Abécédaire

 

 
Fièvre n°2
 
 

 

Noémie Bys

12/01/2019

 

 

Est-ce le mot qui a provoqué la fièvre, ou la fièvre qui sert le mot. Les pomettes roses font contraste avec une peau blâfarde, les yeux vitreux, la bouche sèche, le corps à demi-éveillé. Je crains fort le symptôme criant de la maladie ; il faut dire qu’elle se fait remarquer très facilement, la fièvre.

 Du latin febris dérivé de fervere qui veut dire bouillir, elle est le résultat d’une élévation de la température corporelle, comme une cuisson interne par exaltation, maladive ou émotionnelle, à plus de 37 degrés.

 Avec la fièvre le regard est ailleurs, il ne peut plus rien surprendre, seulement la lutte avec une douleur inconfortable de corps mou, lourd ou inexistant. Ce n’est pas qu’on ne regarde rien, c’est que l’on se regarde soi, débarassé.e par les circonstances de l’espace-temps comptable, il n’y a rien d’autre que le présent de la lutte. Un état second qui serait sans souvenir.

 Seulement le temps de l’hypothétique, un imaginaire assez dévasté, et terrifiant.

 C’est le rythme de la fièvre qui lui donne un nom, il multiplie les combinaisons distinguant tout de même deux classes : les intermittentes et les continues. Il y aurait alors la fièvre lente, la fièvre double-quotidienne, la fièvre demi-tierce (composée d’une continue et de deux intermittentes), la fièvre confuse — qui est sans période, la fièvre tierce légitime – rémission certaine au-delà de douze heures, etc. Le malade semble avoir aussi le droit à sa musique intime : un adagio, une cantate, ou du gros son.

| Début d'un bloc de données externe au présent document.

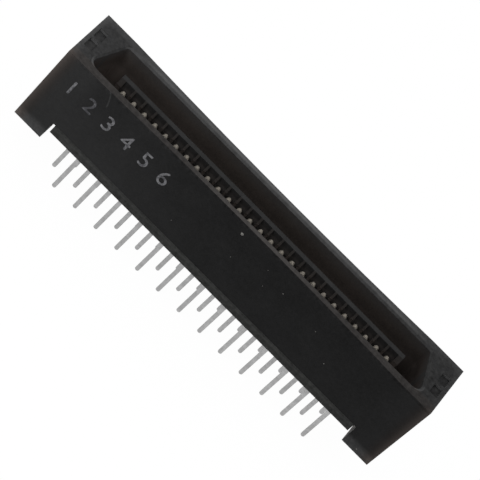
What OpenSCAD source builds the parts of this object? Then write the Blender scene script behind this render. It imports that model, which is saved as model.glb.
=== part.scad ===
// Straight two-row board-to-board connector with a D-shaped shroud.
// A central tongue stands in the shroud. Stamped spring contacts lie in cells along
// both of its faces, and their tails go down to the board in four staggered rows,
// held in line by a separate tail plate.
// Origin: middle of the board seat. +Z is the mating direction, +X runs along the
// rows, and -Y is the wide side of the D.

/* [Housing] */
// Overall length of the housing, at the rim
housing_l = 43.1; // [42:0.1:50]
// Width of the housing at its two ends, at the rim
housing_w = 7.1; // [6.9:0.05:8]
// Height from the board seat to the mating rim
housing_h = 9.25; // [9:0.05:12]
// Draft of the four outer walls, in degrees
wall_draft = 0.8; // [0:0.1:1]
// Length of each foot on the board
foot_l = 3.06; // [2:0.02:3.3]
// How far each long outer face bows in at the middle of the rim
bow_in = 0.37; // [0.05:0.01:0.45]
// Length of the bow along the rim
bow_l = 36; // [30:0.5:40]

/* [Mating opening] */
// Length of the opening at mid width
opening_l = 38.1; // [36:0.1:38.6]
// Thickness of the long shroud walls at their ends
shroud_wall = 1.04; // [0.9:0.01:1.2]
// Slant of the two end walls of the D, in degrees
end_slant = 16.7; // [0:0.1:20]
// Corner radius on the wide side of the D
wide_r = 0.8; // [0.3:0.1:1.2]
// Corner radius on the narrow side of the D
narrow_r = 0.3; // [0.1:0.05:0.6]
// Lead-in chamfer round the opening
lead_in = 0.2; // [0.05:0.05:0.3]
// Depth of the opening below the rim
opening_d = 5; // [4.6:0.1:5.4]

/* [End pockets] */
// Length of each moulding pocket in the mating face
pocket_l = 0.9; // [0.5:0.05:1]
// Width of each moulding pocket
pocket_w = 1.38; // [0.8:0.02:1.6]
// Depth of each moulding pocket
pocket_d = 0.25; // [0.1:0.05:1]
// Rib left between the two pockets of an end
pocket_rib = 0.35; // [0.2:0.05:0.6]
// Wall left between a pocket and the end face
pocket_wall = 0.4; // [0.3:0.05:0.5]

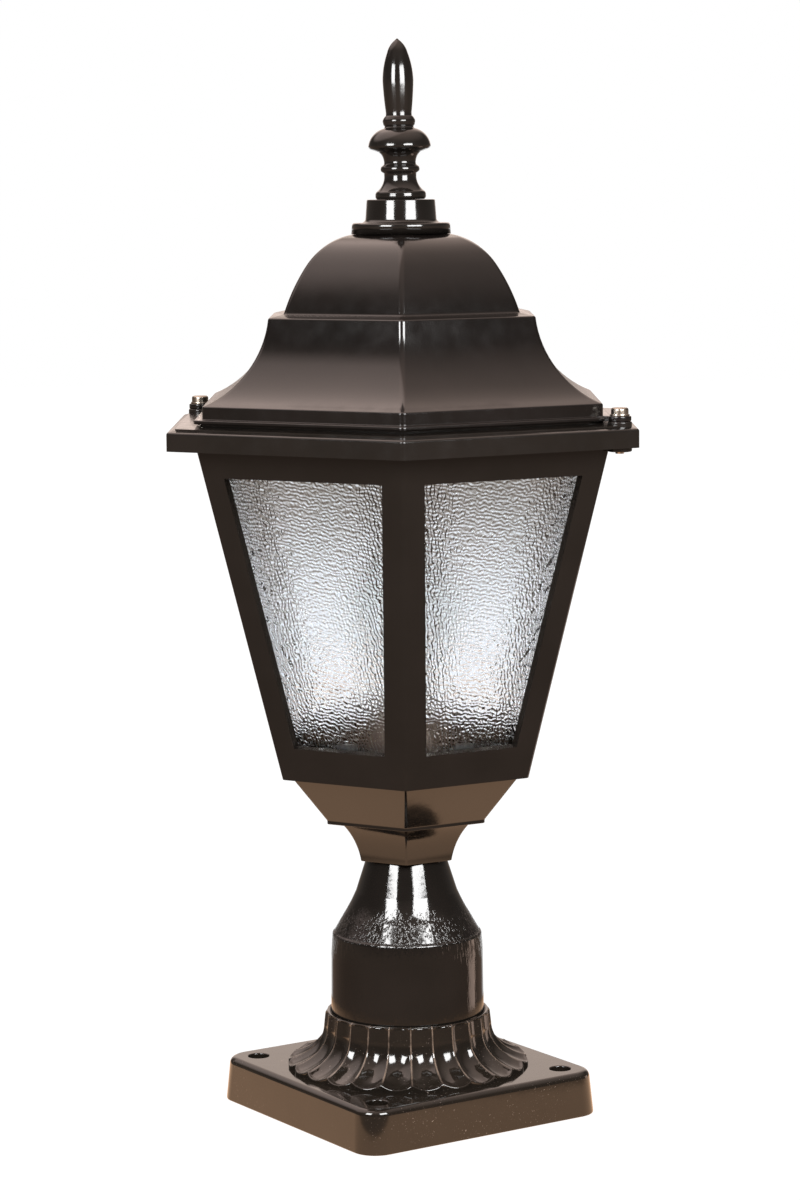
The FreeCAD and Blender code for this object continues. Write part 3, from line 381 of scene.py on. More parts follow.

 Je me souviens d’un dessin animé assez ludique qui, pour expliquer le fonctionnement du corps humain, personnifiait toutes ses composantes. Ainsi, la Fièvre était provoquée par les Défenses Immunitaires — de sacrés héros et héroïnes en costume plutôt galactique — qui pour faire fuir les Bactéries — les méchants de l’histoire — augmentaient la température du corps. La chaleur serait leur point faible disait-on, j’y ai plutôt cru, comme un arrangement supportable qui me donnait le bénéfice du courage. J’ai de la fièvre, je suis rouge, pas très sagace, mais mon corps est en plein combat. C’était une belle épopée biologique.

 La défense n’est pas seulement assurée contre des corps étrangers mauvais pour l’organisme, elle assaille aussi le trop d’émotion. À coup de passions, passionément, la tête s’échauffe ainsi que les oreilles, la poitrine, les mains — jamais les pieds. C’est encore une histoire de tension interne.

 Alors l’hallucination apparait dans son apparat d’acmé, dans une lumière de nuit, n’imposant aucune limite à ses convocations chimériques. Un caméléon se promène sur la table à manger, la terre tremble, il n’y a plus de mur.

 L’état morbide n’a pas d’écho, il disjoint afin que la fièvre puisse construire son propre cri et bouillir le trop, trop. À noter : surveiller le frisson, il peut annoncer le rythme.